The reforms that he refers to are composed of several strands. Firstly, the Ministry of Finance, under the presidency of Michel Temer, is looking to simplify Brazil’s complex tax code in order to make the country more business-friendly. “The annual time companies spend paying taxes in Brazil is 2600 hours per year”, he claimed during his presentation. “The idea is to bring this number down by 75-80%”. Combined with the opening up of Brazil’s oil and gas markets to private ownership, the measure looks to attract investors back to Latin America’s largest economy.
Secondly, Meirelles is looking to make drastic changes to the bureaucracy of opening of businesses in the country. It currently takes 101 days to fill in the papers required in order to set up business in São Paulo, Brazil’s corporate hub. Under his administration, he says, the government would look to reduce this number to ten initially, eventually falling to as low as three in the long run.
In spite of Brazil’s growing debt crisis, the minister asserted that total tax collection in Brazil was the “highest in emerging markets”. In order to tackle this phenomenon, the government’s announced one of its flagship proposals earlier this year, setting an absolute budget ceiling limiting real growth in expenditure to zero over the next 20 years. This will be achieved through reforms to Brazil’s pension and social security scheme, which are to be voted on by Congress this month. He pointed out that government spending on social security as percentage of GDP in Brazil is currently higher than that of Japan, despite the fact that Japan has one of the oldest populations in the world, and Brazil the youngest.
The country, Meirelles argued, has been too dependent on a consumption-driven strategy over the last decade, ignoring the fiscal repercussions. When consumption inevitably stopped booming after a fall in confidence, the rest of the economy fell with it. “The whole idea of private consumption driving the economy failed, because this [in turn] caused private consumption to fall”. These changes to the welfare system, he said, will boost Brazil’s fiscal health and credit rating, drawing investment back into the country.

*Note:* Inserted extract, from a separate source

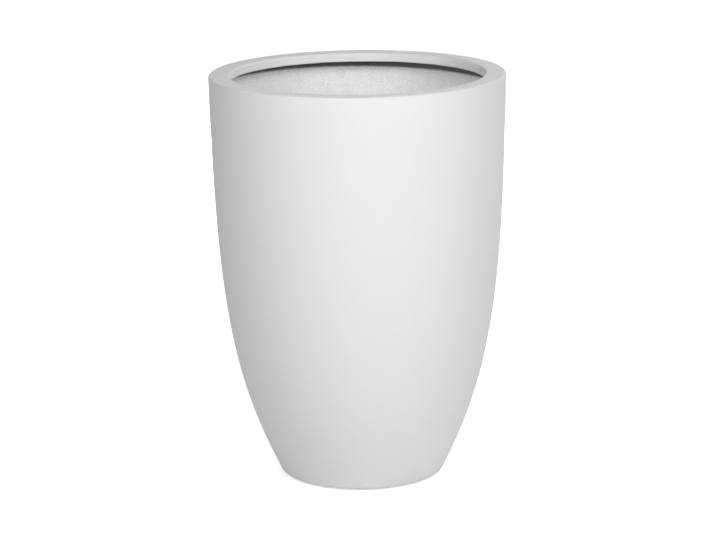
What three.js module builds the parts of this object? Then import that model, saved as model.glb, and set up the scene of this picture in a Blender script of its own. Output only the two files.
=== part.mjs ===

“I had a meeting recently with five CEOs of very large companies with a very large presence [in Brazil]. Every one of them was reporting great sales, increasing demand, confidence in the reforms – every one had increased sales. And, as a result, increasing [foreign direct] investment.”
These austerity measures, however, have not been praised universally. Two weeks ago, Oxfam referred to the debt ceiling as “a big step back in guaranteeing rights” for those living in poverty in Brazil. According to Oxfam’s research, the top six billionaires in Brazil hold the same wealth as the poorest half of the population. The criticism is that a blanket ceiling on government expenditure could squeeze benefits for those who rely on them, and perpetuate the extreme inequality and poverty that runs rife across Brazilian society. When questioned on this, the minister assured that his government would not look to remove current standing welfare payments to those in poverty, such as the ‘Bolsa Família’ scheme, which covers over a quarter of the Brazilian population. ‘‘We understand that many Brazilians need a strong and functioning social safety net’.
In justification of the budget cap, Mr Meirelles pointed yet again to the Brazil’s lack of fiscal health, citing it as a factor in driving injustice and inequality. “Increasing the cost of the machine does not necessarily distribute income”, he said firmly. “In the last few years, the government has been getting bigger, public expenses have been getting bigger, and this has not improved the distribution of income in Brazil – it has worsened. It is important to do the opposite. To be in a situation with more jobs, less inflation and higher incomes”.
“What we are building is a Brazil that grows more, that creates jobs and that can, therefore, distribute more income. The most effective measure is, firstly, to create jobs; secondly to create better and better jobs; and finally to create a macroeconomic condition which cuts down on inflation”. Inflation, Mr Meirelles argued, hits the poorest hardest. “[Lowering inflation] increases purchasing power, especially for those with lower incomes”.
There have been rumours circulating in recent months of a possible presidential bid by Mr Meirelles, under the centrist PSDB flag, for the upcoming 2018 election. When asked about these rumours, the minister dismissed the possibility, as he has in the past. “I do not think about what could happen, what I would do [in the future]. For now, it [being Finance Minister] has worked”.
Meirelles has always steered clear of politics and partisanship, seen by many as a reliable, sturdy and economically literate pair of hands-for-hire. He has served under two presidents of very different ideological stripes – as governor of the central bank under leftist firebrand Luiz Inácio Lula da Silva, better known as ‘Lula’, and currently as Finance Minister under the centre-right coalition led by Michel Temer. Throughout the presentation, he made clear his belief that the government’s reforms were a result of objective statistical analysis, and not driven by political ideology. “This is not a particular government agenda,” he stressed. “This is an agenda for the next generations, for the future”.
Pressed by The Beaver on whether recent political corruption allegations, including those aimed at President Temer, could hinder the flow of foreign direct investment into the country, the minister seemed to avoid making a correlation between the two factors. “What companies are doing is looking at the basics – what is really taking place in the economy, the institutional environment, and not these specific problems”.
“Things are moving in Brazil in spite of the [political] problems, but it is moving in the right direction I think, in every area. And people are already looking ahead.”